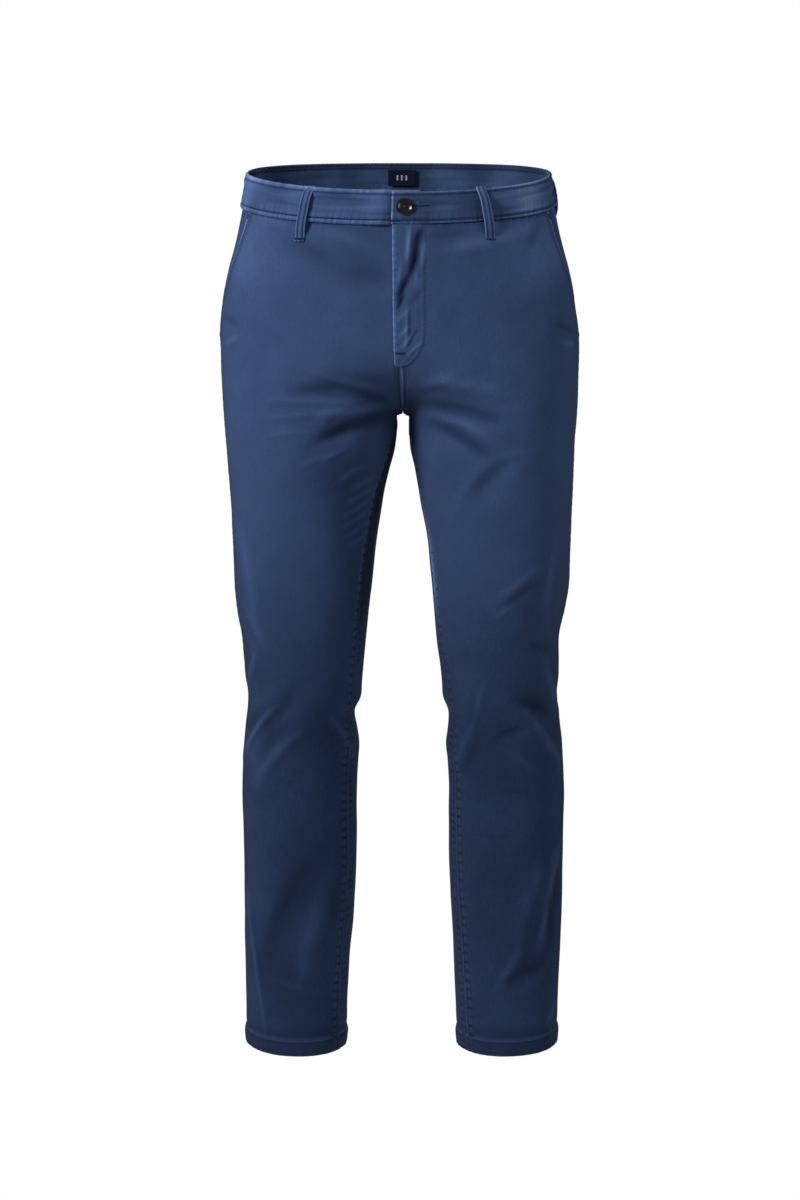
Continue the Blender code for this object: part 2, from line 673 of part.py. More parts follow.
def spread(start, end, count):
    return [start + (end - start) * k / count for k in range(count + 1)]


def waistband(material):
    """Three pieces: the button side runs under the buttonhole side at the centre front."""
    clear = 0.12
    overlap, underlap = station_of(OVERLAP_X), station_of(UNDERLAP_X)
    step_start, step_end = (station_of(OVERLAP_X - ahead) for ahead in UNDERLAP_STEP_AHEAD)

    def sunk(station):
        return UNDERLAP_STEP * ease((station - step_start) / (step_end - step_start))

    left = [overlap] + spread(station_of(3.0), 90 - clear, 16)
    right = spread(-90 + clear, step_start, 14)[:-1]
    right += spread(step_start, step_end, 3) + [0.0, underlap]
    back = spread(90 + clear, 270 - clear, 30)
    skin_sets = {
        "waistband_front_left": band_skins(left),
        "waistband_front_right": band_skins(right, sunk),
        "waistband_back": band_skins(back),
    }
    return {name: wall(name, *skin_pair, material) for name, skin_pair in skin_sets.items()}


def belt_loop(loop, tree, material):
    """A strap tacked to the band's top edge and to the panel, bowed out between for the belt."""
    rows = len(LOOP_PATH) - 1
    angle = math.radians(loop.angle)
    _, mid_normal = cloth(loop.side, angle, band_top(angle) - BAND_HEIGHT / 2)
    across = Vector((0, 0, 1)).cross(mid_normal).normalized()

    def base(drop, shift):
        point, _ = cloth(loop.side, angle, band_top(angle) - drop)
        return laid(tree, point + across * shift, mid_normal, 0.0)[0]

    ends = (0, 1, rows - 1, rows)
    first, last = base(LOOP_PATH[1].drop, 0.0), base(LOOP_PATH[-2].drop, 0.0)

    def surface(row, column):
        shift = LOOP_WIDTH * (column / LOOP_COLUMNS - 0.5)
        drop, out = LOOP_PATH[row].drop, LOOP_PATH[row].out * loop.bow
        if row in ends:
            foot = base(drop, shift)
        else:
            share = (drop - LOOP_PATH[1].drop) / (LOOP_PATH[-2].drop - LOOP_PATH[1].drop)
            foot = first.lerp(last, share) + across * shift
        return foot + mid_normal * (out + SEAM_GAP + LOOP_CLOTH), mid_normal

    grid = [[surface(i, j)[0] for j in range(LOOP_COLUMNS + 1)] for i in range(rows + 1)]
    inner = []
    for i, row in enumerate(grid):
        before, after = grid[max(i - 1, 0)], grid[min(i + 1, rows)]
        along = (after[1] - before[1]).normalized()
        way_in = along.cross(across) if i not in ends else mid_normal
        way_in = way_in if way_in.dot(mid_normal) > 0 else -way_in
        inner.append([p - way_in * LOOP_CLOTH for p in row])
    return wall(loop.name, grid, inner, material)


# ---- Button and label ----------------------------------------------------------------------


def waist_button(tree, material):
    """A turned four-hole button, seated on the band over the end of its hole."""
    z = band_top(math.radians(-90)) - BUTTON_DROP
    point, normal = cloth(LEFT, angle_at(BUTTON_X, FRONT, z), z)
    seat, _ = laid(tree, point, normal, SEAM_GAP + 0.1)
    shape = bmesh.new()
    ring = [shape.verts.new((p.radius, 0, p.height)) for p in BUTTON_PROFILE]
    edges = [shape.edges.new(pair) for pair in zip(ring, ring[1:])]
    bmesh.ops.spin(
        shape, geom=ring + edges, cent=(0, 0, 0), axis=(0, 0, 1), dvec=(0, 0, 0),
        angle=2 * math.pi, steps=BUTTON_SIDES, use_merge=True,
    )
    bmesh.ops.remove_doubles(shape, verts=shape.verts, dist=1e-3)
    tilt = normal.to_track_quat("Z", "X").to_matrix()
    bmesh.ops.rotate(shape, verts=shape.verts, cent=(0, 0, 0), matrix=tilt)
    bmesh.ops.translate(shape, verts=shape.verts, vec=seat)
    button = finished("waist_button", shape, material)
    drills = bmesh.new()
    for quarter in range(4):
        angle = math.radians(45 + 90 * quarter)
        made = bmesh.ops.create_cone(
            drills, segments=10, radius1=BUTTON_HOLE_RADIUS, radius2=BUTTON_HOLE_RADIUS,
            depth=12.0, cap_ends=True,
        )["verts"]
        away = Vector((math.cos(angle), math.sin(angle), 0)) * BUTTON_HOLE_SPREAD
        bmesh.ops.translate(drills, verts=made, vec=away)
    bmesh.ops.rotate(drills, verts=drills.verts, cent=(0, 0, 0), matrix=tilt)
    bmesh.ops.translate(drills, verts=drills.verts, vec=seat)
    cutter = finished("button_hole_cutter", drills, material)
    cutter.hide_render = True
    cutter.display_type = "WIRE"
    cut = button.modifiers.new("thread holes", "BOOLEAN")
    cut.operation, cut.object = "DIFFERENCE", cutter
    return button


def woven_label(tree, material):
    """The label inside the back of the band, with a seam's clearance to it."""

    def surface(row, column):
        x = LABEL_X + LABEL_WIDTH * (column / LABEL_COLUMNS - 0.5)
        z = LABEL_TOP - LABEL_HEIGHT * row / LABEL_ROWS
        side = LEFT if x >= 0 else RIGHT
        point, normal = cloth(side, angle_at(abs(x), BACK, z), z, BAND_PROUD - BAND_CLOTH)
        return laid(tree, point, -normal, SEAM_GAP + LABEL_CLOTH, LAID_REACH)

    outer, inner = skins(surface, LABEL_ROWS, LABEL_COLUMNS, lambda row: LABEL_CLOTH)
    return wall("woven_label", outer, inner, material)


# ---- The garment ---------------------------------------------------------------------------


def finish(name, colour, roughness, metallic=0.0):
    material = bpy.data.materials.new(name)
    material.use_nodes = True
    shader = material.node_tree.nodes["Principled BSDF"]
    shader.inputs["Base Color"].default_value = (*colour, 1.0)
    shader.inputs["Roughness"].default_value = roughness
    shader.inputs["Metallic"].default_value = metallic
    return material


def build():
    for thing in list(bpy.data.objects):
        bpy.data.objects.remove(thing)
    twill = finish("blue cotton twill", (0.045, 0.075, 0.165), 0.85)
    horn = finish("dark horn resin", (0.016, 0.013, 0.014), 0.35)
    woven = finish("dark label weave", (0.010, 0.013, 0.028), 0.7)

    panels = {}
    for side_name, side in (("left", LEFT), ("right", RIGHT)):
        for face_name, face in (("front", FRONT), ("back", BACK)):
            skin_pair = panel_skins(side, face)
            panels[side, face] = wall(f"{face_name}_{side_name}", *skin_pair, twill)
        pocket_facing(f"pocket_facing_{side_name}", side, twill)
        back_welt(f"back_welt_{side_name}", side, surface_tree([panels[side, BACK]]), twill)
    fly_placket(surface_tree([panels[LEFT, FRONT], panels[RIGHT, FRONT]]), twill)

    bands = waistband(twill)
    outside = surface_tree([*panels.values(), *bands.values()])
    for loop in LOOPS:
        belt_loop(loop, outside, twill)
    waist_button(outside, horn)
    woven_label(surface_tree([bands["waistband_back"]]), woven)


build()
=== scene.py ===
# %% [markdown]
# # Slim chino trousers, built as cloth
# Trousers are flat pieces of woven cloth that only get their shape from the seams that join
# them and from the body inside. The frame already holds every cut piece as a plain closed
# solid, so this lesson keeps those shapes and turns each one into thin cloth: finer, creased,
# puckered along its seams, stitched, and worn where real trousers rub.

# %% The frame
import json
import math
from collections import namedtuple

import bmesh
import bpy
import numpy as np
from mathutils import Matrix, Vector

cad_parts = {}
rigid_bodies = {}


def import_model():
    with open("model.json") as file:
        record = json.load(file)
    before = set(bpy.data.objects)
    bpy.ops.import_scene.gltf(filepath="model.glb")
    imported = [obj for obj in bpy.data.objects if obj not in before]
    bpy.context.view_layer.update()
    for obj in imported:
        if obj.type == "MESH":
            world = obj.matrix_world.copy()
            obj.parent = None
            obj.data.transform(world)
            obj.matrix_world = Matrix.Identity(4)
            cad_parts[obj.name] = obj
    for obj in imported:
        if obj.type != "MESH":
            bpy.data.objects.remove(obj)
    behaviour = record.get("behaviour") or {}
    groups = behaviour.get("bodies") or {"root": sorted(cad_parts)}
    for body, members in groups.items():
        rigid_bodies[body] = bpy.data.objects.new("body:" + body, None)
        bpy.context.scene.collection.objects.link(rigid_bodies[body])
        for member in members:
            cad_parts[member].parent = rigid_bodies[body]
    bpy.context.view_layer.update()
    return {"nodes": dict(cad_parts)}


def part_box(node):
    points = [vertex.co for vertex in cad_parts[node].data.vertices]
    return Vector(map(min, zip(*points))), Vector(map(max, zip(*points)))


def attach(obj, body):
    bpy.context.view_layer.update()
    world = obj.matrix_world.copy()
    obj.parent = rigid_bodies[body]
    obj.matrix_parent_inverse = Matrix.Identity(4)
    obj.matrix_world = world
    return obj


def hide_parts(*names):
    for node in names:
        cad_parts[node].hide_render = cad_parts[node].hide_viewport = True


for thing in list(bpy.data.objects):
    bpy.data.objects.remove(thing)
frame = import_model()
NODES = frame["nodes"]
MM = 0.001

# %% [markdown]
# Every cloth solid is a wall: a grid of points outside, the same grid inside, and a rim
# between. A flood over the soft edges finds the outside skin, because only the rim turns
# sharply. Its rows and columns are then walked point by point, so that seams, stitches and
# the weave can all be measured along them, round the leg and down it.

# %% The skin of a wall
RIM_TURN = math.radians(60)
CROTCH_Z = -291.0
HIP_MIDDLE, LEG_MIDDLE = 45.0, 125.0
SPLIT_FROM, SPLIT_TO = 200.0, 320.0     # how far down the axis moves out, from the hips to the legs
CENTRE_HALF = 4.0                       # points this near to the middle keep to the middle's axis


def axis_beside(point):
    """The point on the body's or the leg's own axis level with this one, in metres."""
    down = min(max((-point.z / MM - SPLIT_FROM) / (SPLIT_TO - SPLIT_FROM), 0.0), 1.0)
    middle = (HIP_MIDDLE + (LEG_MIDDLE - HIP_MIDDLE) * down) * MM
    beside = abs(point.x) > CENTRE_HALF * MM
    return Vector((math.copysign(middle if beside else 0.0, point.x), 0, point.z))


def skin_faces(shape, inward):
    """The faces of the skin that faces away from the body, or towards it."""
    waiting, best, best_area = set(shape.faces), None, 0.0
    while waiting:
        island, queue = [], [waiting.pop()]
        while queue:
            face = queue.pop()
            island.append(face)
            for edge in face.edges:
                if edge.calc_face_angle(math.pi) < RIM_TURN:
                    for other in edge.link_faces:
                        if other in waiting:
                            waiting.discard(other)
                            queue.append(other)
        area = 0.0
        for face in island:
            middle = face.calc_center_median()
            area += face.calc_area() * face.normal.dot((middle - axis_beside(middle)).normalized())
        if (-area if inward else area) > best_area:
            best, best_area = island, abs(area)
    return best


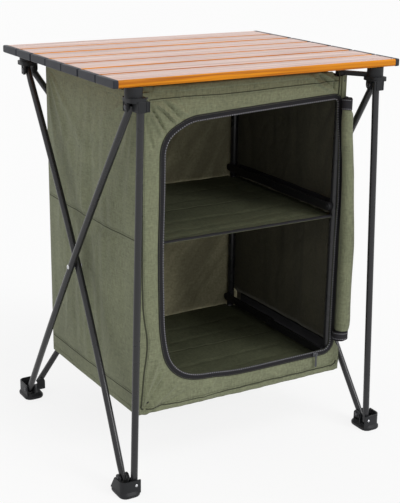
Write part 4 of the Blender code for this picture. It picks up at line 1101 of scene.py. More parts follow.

▸ What the task requires:
Quote exactly the first line of the data and every line after it through the one holding "return foot +".

▸ Written solution:
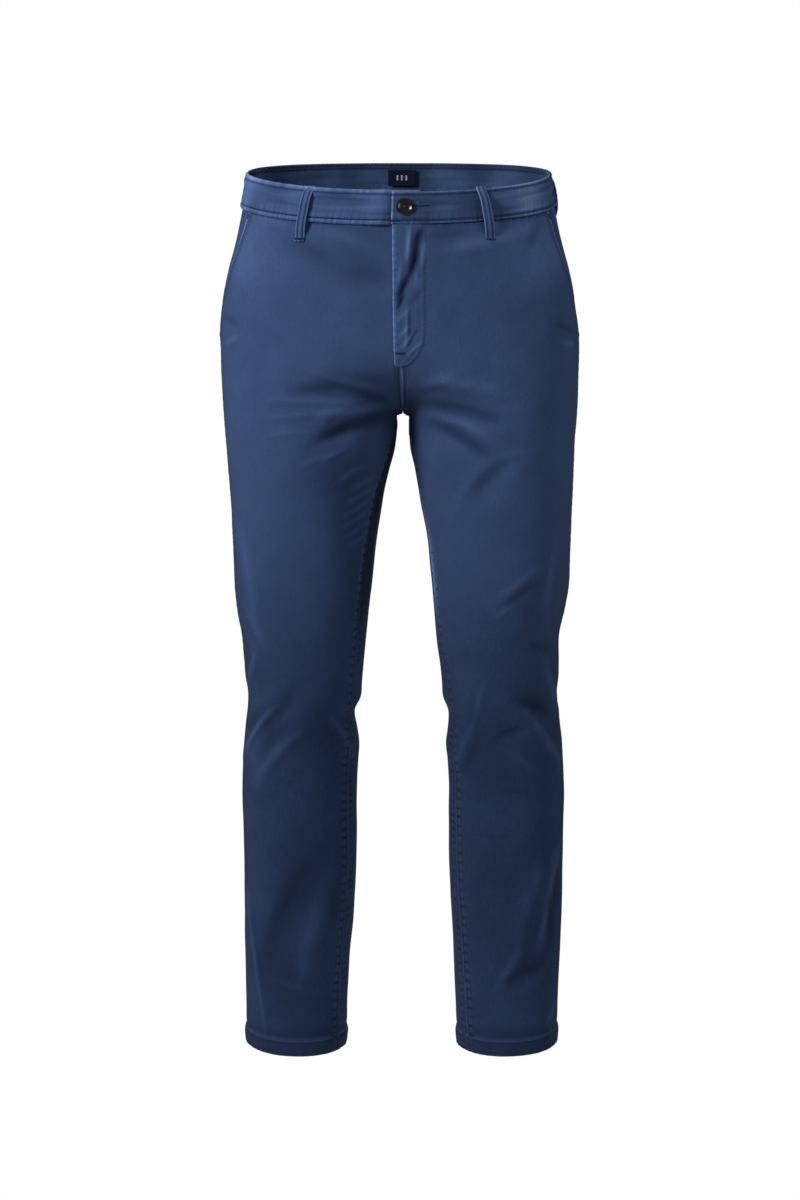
Continue the Blender code for this object: part 2, from line 673 of part.py. More parts follow.
def spread(start, end, count):
    return [start + (end - start) * k / count for k in range(count + 1)]


def waistband(material):
    """Three pieces: the button side runs under the buttonhole side at the centre front."""
    clear = 0.12
    overlap, underlap = station_of(OVERLAP_X), station_of(UNDERLAP_X)
    step_start, step_end = (station_of(OVERLAP_X - ahead) for ahead in UNDERLAP_STEP_AHEAD)

    def sunk(station):
        return UNDERLAP_STEP * ease((station - step_start) / (step_end - step_start))

    left = [overlap] + spread(station_of(3.0), 90 - clear, 16)
    right = spread(-90 + clear, step_start, 14)[:-1]
    right += spread(step_start, step_end, 3) + [0.0, underlap]
    back = spread(90 + clear, 270 - clear, 30)
    skin_sets = {
        "waistband_front_left": band_skins(left),
        "waistband_front_right": band_skins(right, sunk),
        "waistband_back": band_skins(back),
    }
    return {name: wall(name, *skin_pair, material) for name, skin_pair in skin_sets.items()}


def belt_loop(loop, tree, material):
    """A strap tacked to the band's top edge and to the panel, bowed out between for the belt."""
    rows = len(LOOP_PATH) - 1
    angle = math.radians(loop.angle)
    _, mid_normal = cloth(loop.side, angle, band_top(angle) - BAND_HEIGHT / 2)
    across = Vector((0, 0, 1)).cross(mid_normal).normalized()

    def base(drop, shift):
        point, _ = cloth(loop.side, angle, band_top(angle) - drop)
        return laid(tree, point + across * shift, mid_normal, 0.0)[0]

    ends = (0, 1, rows - 1, rows)
    first, last = base(LOOP_PATH[1].drop, 0.0), base(LOOP_PATH[-2].drop, 0.0)

    def surface(row, column):
        shift = LOOP_WIDTH * (column / LOOP_COLUMNS - 0.5)
        drop, out = LOOP_PATH[row].drop, LOOP_PATH[row].out * loop.bow
        if row in ends:
            foot = base(drop, shift)
        else:
            share = (drop - LOOP_PATH[1].drop) / (LOOP_PATH[-2].drop - LOOP_PATH[1].drop)
            foot = first.lerp(last, share) + across * shift
        return foot + mid_normal * (out + SEAM_GAP + LOOP_CLOTH), mid_normal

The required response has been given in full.